One of the major schools of normative ethics is virtue ethics, whose most famous proponent is Aristotle. The basic formula for morally good actions, on this view, is that an action is morally good if and only if a morally virtuous person would perform that action. A virtuous person is someone whose actions are appropriately moderated in that they are neither excessive nor deficient in certain respects. This latter notion is “the doctrine of the mean”, attributed to Aristotle, which suggests that the virtuous action is somewhere in the middle of the scale of possible actions.
As an example, suppose you witness a young child trying to cross a busy street (let’s stipulate they are not lost so we don’t run into the complication that it would be bad for them to cross the street and move farther away from the place they were last seen). You might think you need not help them across the street, or you might be so concerned for their safety that you implore them not to cross the street at all. The virtuous action is somewhere in between these options of deficient and excessive beneficence, respectively. It seems the action in the middle of this spectrum is helping the child to cross the street. In moral philosophy we are often working with moral intuitions, which are the prescriptions of right actions for a situation that are prior to moral principles such as ‘x is morally good if x maximizes happiness’, where x is an action. As such, we test moral principles and theories against our moral intuitions, because our moral principles are supposed to explain the moral intuitions we have. Examples, like this one about the child, are called “thought experiments” because they generate intuitions that our theories must explain. In the case of this thought experiment, I think we can agree that our moral intuitions tell us that the right thing to do is to help the child across the street. As virtue ethics entails that we should help the child across the street, and our moral intuitions tell us we ought to help the child across the street, this is a thought experiment that confirms virtue ethics.

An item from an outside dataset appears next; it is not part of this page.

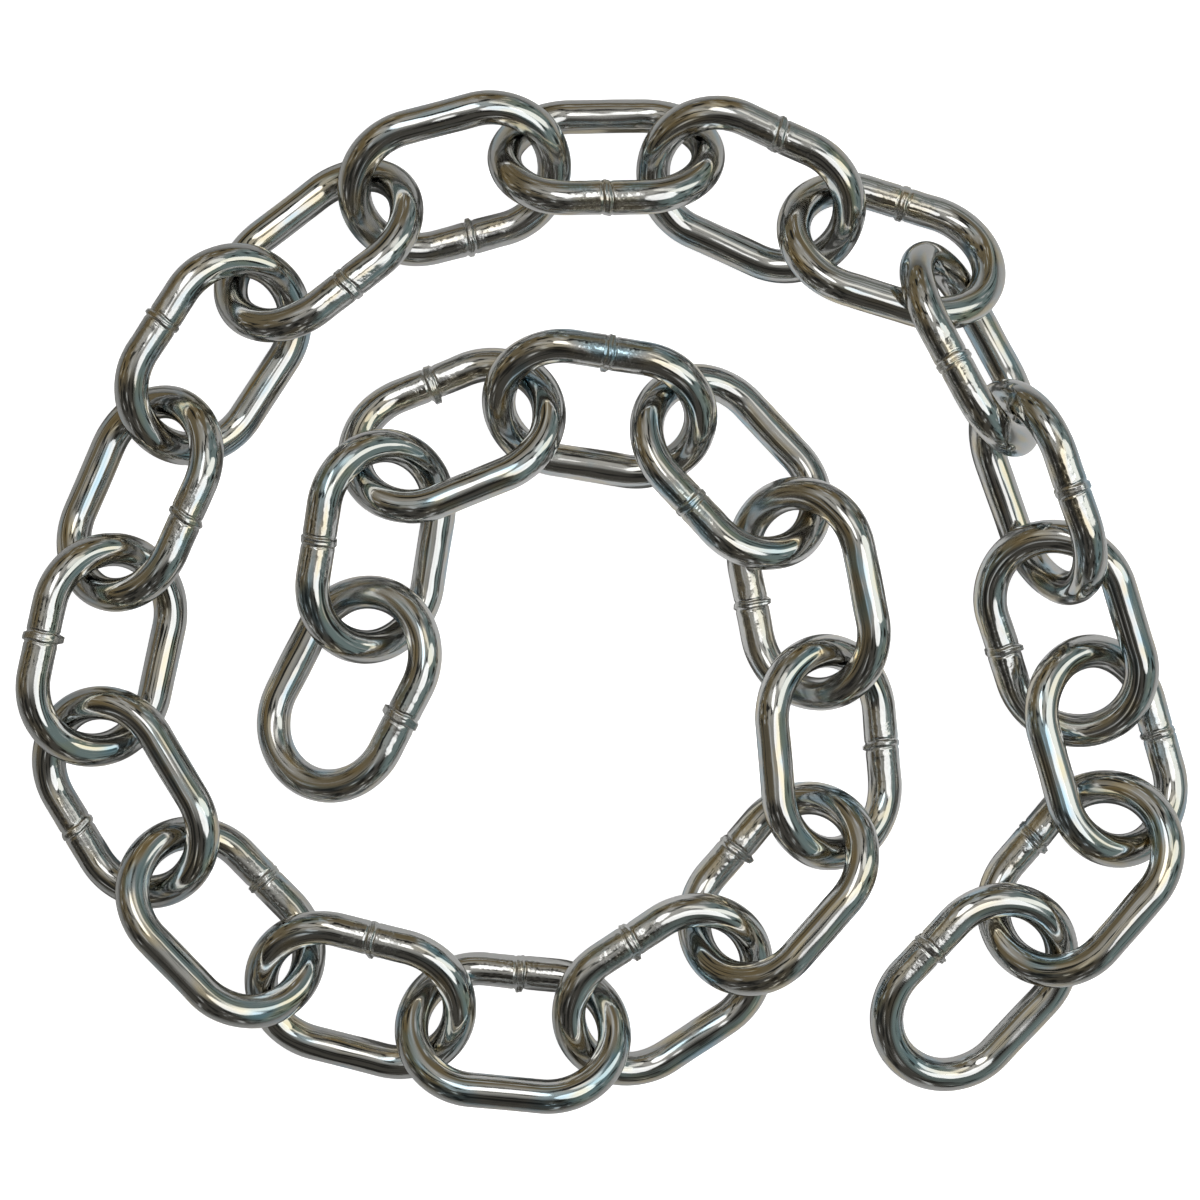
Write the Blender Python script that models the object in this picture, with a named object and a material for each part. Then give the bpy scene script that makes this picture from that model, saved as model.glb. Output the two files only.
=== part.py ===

Notice that virtue ethics is a moral theory that identifies a good action with what a moral exemplar would do in that situation. WWJD, or ‘what would Jesus do?’ is a moral exemplar theory tailored to Christianity. Using Jesus for a moral exemplar theory works because he is dead and as it is impossible for him to perform more actions, assuming, as Christians do, that all of the actions that he took in life were good, he is a reliable guide. In cases where we look to virtuous persons now alive we run the possibility that they will commit an immoral action in the future, according to our moral intuitions, such that at that time in the future a theory of virtue would tell us that that immoral action is moral. This possibility serves as a counter example to virtue ethics.
The virtue ethicist has a way around this, of course, and that is by specifying their theory thusly, “an act is morally right just because it is one that a virtuous person, acting in character, would do in that situation” (Russ Shafer-Landau, The Fundamentals of Ethics, page 253). What this qualification does is rigidify what constitutes virtuous actions by idealizing the virtuous person. The idealized virtuous person always acts in accord with his virtuous character, so in following him we will never be led astray.
But what about Bernie?
The virtue ethicist posits that the virtues are character traits and not just behavioral tendencies. Bernie was, before the murder, on all accounts an incredibly virtuous person, such that we would be inclined to say that indeed he did exhibit the virtues as character traits and not just behavioral tendencies. He was an instantiation of the idealized virtuous agent! If virtue ethics is correct then it seems that he should have the character traits necessary to guard against doing something so immoral as murdering someone. I’ll allow that a virtuous person can do minor wrongs on occasion, but a virtuous person could not possibly murder someone. It seems that if virtue ethics is right, then either it is possible for a truly virtuous person to murder someone, or Bernie did not have the virtues as character traits, but rather acted morally good out of habit, such that he hadn’t internalized the practical wisdom of virtuousness. The proponent of virtue ethics will reasonably take the latter stance, and I think it is within their means to do so, but I take the entire first half of the movie to evidence that if there is such a thing as virtuosity, then Bernie is virtuous. In other words, if there is such a thing as morally good character then Bernie has it. So considering Bernie as a thought experiment, it seems that either a person with a virtuous character is capable of murder, or there is no such thing as virtuosity, at least insofar as is relevant to moral principles. That’s quite a dilemma for the virtue ethicist. I, on the other hand, gladly accept the latter option.